SEC: Wall St icon gave Bahamian firm access to US financial system

By Kevin G. Hall - McClatchy Washington Bureau

January 27, 2015 04:41 PM

Wall Street powerhouse Oppenheimer & Co. agreed to pay federal regulators $20 million to settle charges ranging from insufficient anti-money-laundering controls to selling penny stocks for customers in unregistered offerings, the Securities and Exchange Commission said Tuesday.

Oppenheimer, said the SEC, agreed to admit wrongdoing and pay the agency $10 million.

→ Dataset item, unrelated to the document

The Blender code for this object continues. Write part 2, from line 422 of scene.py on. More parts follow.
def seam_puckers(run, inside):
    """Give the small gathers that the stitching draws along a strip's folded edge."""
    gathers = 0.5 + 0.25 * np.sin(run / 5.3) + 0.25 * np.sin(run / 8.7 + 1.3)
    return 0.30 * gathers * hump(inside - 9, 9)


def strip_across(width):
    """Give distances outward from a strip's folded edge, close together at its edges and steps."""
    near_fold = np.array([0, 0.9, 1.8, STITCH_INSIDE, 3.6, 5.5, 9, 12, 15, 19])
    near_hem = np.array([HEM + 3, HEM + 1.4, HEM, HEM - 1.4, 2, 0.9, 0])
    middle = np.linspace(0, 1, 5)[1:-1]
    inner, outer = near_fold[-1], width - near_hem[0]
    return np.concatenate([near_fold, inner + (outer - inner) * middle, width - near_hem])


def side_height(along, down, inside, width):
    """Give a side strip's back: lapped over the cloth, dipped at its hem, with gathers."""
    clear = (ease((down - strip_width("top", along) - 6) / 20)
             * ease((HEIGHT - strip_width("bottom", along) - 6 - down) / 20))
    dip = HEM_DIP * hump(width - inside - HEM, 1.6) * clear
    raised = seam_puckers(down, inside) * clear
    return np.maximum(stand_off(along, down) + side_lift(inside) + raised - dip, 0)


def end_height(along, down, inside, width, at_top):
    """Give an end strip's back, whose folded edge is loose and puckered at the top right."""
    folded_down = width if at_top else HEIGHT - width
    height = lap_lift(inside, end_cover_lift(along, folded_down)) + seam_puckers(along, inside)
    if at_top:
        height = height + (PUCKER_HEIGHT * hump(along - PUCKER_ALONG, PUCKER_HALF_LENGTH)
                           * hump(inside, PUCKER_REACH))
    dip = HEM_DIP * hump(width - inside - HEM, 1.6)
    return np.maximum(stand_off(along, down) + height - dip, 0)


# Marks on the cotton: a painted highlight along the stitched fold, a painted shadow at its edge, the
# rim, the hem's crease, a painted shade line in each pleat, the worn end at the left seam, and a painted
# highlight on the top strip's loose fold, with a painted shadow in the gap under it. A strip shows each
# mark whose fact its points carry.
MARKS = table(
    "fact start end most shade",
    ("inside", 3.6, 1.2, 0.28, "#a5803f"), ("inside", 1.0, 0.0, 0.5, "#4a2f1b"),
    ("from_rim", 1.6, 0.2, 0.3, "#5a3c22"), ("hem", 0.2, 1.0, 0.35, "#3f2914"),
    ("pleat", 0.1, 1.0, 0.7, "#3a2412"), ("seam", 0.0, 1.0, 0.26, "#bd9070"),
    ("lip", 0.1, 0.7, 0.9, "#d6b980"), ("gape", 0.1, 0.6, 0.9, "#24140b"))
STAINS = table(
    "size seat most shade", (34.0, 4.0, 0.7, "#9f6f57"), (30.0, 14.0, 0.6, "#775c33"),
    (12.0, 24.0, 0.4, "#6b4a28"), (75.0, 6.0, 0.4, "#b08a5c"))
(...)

It will also pay the Treasury Department’s Financial Crimes Enforcement Network $10 million to settle parallel charges.

In a conference call with reporters, the chief of the SEC’s enforcement division, Andrew Ceresney, said Oppenheimer was “significantly deficient” on a number of fronts.

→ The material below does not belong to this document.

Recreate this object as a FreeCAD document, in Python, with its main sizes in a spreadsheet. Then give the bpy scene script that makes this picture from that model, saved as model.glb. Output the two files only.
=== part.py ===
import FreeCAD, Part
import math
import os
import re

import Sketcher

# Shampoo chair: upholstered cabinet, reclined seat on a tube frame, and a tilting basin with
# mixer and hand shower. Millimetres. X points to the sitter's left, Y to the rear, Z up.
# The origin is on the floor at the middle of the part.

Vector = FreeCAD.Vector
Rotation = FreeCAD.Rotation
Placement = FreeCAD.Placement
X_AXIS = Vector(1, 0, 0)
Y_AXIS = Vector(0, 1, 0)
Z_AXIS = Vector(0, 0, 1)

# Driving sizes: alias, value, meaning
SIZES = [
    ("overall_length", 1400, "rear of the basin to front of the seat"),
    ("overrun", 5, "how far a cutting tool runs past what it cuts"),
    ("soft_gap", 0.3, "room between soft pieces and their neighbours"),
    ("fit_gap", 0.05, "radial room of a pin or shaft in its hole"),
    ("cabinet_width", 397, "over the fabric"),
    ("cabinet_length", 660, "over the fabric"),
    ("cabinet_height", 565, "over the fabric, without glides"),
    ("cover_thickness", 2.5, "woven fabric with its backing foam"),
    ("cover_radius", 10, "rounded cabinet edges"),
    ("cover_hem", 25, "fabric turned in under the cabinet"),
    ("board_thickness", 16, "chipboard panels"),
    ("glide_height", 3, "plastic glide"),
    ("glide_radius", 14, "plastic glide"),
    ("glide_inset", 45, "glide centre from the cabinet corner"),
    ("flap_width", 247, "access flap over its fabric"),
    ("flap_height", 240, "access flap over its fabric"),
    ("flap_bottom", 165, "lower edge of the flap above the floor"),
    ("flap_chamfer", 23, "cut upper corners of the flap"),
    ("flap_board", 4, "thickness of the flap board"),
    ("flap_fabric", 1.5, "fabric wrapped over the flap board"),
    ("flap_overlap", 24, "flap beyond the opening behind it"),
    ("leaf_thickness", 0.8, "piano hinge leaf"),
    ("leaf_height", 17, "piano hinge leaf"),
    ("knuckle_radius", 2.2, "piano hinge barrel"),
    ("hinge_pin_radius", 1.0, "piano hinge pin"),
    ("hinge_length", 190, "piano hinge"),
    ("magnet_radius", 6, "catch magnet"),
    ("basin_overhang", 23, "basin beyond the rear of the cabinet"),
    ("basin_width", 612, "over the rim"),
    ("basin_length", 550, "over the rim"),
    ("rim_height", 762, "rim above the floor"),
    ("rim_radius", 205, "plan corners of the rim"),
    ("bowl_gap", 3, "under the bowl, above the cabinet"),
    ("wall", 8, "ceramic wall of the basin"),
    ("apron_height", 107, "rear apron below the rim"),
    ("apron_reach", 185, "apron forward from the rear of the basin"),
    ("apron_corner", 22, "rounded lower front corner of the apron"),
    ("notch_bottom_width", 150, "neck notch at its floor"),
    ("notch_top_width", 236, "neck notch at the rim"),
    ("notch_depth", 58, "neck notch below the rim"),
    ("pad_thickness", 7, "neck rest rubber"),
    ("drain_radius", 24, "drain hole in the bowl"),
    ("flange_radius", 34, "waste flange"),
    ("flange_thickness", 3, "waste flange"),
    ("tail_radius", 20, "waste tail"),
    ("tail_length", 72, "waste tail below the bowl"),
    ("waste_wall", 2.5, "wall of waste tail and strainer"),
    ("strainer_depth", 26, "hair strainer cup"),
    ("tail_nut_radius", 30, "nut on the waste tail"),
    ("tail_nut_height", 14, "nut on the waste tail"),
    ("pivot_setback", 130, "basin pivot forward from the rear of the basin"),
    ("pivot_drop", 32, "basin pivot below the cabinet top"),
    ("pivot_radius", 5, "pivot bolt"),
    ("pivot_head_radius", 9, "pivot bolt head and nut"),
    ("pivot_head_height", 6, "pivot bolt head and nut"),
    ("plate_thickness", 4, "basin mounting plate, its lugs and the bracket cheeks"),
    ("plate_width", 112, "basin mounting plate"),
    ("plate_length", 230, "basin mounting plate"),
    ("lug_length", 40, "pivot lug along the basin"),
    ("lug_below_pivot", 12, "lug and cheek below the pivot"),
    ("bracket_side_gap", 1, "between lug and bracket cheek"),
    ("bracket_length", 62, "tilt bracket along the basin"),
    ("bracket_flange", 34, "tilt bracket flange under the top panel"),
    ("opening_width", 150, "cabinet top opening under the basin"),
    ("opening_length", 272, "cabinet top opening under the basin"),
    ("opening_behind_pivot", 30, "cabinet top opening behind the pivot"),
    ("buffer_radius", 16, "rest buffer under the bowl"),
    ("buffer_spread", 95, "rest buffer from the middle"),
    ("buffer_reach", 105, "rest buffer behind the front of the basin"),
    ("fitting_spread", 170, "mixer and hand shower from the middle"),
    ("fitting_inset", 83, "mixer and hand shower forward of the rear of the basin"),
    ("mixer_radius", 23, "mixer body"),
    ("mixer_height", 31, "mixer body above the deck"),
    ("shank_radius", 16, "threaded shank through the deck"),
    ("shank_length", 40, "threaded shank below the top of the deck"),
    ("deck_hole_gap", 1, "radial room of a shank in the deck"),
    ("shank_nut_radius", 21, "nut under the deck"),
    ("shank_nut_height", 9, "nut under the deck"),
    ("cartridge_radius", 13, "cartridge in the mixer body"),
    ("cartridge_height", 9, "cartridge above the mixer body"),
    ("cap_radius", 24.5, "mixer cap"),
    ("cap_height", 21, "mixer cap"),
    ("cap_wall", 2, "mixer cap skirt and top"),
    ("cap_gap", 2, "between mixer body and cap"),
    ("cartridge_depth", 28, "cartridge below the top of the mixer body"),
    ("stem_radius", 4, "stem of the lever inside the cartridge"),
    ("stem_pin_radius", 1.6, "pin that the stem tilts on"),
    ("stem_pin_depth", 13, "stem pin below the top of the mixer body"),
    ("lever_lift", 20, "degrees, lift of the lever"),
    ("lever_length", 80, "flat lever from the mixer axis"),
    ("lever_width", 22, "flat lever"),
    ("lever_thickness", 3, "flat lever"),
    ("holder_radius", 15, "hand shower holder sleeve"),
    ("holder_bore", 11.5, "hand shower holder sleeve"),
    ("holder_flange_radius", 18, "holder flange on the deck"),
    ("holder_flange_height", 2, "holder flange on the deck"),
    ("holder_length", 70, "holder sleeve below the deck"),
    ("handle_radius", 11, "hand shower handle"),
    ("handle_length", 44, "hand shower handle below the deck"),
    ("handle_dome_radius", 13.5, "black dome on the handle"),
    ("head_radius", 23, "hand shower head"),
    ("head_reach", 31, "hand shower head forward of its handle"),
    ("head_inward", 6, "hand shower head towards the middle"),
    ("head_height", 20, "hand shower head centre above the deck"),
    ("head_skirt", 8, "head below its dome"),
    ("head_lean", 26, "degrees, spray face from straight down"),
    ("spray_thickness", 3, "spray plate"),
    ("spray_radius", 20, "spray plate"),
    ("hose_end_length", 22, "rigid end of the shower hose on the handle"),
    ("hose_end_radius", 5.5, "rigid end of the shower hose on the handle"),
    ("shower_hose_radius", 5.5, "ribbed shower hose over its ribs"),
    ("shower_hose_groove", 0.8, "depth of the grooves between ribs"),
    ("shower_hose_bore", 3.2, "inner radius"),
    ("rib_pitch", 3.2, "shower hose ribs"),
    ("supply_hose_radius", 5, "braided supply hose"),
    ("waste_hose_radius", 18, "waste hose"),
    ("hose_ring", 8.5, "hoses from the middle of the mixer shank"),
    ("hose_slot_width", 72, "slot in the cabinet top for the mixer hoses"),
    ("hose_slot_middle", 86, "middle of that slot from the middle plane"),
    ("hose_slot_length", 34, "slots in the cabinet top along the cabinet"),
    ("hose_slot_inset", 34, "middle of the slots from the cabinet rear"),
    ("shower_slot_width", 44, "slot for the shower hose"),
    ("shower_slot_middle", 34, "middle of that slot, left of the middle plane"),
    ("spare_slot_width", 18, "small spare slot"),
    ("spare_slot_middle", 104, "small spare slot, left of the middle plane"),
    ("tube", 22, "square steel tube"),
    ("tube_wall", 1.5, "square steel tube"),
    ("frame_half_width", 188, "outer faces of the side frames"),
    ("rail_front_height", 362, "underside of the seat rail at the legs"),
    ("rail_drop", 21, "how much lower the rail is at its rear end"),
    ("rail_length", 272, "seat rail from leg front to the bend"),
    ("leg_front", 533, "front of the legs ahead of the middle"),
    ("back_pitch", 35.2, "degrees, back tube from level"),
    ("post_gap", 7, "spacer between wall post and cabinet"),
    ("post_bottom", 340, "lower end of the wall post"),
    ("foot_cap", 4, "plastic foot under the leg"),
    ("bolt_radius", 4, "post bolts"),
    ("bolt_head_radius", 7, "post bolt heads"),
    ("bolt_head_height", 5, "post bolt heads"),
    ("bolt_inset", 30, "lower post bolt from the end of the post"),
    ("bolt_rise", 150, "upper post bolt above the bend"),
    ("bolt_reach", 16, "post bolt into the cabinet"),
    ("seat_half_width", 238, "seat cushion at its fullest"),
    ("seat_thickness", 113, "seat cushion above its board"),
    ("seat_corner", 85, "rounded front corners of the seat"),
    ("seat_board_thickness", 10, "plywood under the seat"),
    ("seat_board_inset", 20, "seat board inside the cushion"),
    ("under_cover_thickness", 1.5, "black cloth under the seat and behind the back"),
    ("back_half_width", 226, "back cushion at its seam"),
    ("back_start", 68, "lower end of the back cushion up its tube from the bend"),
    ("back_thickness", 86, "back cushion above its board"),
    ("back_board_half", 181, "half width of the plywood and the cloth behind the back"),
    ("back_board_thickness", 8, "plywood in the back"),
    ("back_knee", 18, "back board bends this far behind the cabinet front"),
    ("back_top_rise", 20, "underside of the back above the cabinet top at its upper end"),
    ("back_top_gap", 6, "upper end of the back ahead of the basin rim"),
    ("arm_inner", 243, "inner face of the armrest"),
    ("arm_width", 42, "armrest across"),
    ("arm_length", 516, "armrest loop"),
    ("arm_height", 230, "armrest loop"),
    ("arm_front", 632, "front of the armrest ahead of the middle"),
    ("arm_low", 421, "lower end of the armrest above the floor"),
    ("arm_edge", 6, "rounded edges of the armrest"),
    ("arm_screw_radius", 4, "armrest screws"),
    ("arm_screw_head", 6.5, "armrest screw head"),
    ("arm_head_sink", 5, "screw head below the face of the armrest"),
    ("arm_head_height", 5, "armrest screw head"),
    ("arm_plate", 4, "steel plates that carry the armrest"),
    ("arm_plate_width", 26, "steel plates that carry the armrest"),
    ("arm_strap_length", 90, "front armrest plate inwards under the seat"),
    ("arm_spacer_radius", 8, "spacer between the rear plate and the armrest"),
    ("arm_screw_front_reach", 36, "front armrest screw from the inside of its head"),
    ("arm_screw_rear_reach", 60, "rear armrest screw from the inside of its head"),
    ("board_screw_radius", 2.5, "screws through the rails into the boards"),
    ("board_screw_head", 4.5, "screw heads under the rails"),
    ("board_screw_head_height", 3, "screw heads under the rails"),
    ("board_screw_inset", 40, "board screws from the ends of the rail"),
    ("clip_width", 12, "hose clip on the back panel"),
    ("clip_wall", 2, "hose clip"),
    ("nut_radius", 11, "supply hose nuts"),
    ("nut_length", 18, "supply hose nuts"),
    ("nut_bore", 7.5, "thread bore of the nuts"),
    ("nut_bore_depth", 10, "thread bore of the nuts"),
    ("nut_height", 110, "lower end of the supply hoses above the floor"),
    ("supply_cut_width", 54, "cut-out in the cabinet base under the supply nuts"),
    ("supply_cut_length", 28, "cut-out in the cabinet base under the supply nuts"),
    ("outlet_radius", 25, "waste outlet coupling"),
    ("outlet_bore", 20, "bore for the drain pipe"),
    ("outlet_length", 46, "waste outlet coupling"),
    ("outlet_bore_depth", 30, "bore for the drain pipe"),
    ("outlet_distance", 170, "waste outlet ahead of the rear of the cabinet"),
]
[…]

At issue is Oppenheimer’s handling of its customer Gibraltar Global Securities, based in the Bahamas and charged with misconduct in 2013 by the SEC. Gibraltar is not registered to do business in the United States as a securities dealer, but was in fact doing that because Oppenheimer looked the other way as 7.6 billion of shares from 92 different issuers of penny stocks were sold.

Those sales generated about $12 million in profit, said the SEC, and Oppenheimer earned $588,400 in commissions. The company is a broker-dealer, meaning it executes stock trades on behalf of clients as a broker, and for itself, as a dealer.

Oppenheimer essentially let a foreign financial institution operate in the U.S. market under the radar, said regulators.

Regulators said that Oppenheimer settled similar charges for $2.8 million in 2005, and over a period from 2008 to 2014 missed numerous red flags that should have alerted to illicit activity. Jennifer Shasky Calvery, director of Treasury’s FinCEN, said Oppenheimer failed to monitor for money laundering threats.

The Wall Street firm, she added, failed to file required Suspicious Activity Reports and failed to notify Gibraltar about banks that were blacklisted under the USA Patriot Act and denied access to the U.S. financial system. There is no evidence that Gibraltar helped banks tied to Syria and North Korea access the U.S. financial system, she confirmed.

Because Oppenheimer is a repeat offender, the Tuesday settlement raised questions about why no executives from the company were charged.

Ceresney said the SEC’s investigation was continuing “and the matter is not closed. That’s all I can say about individuals at this point.”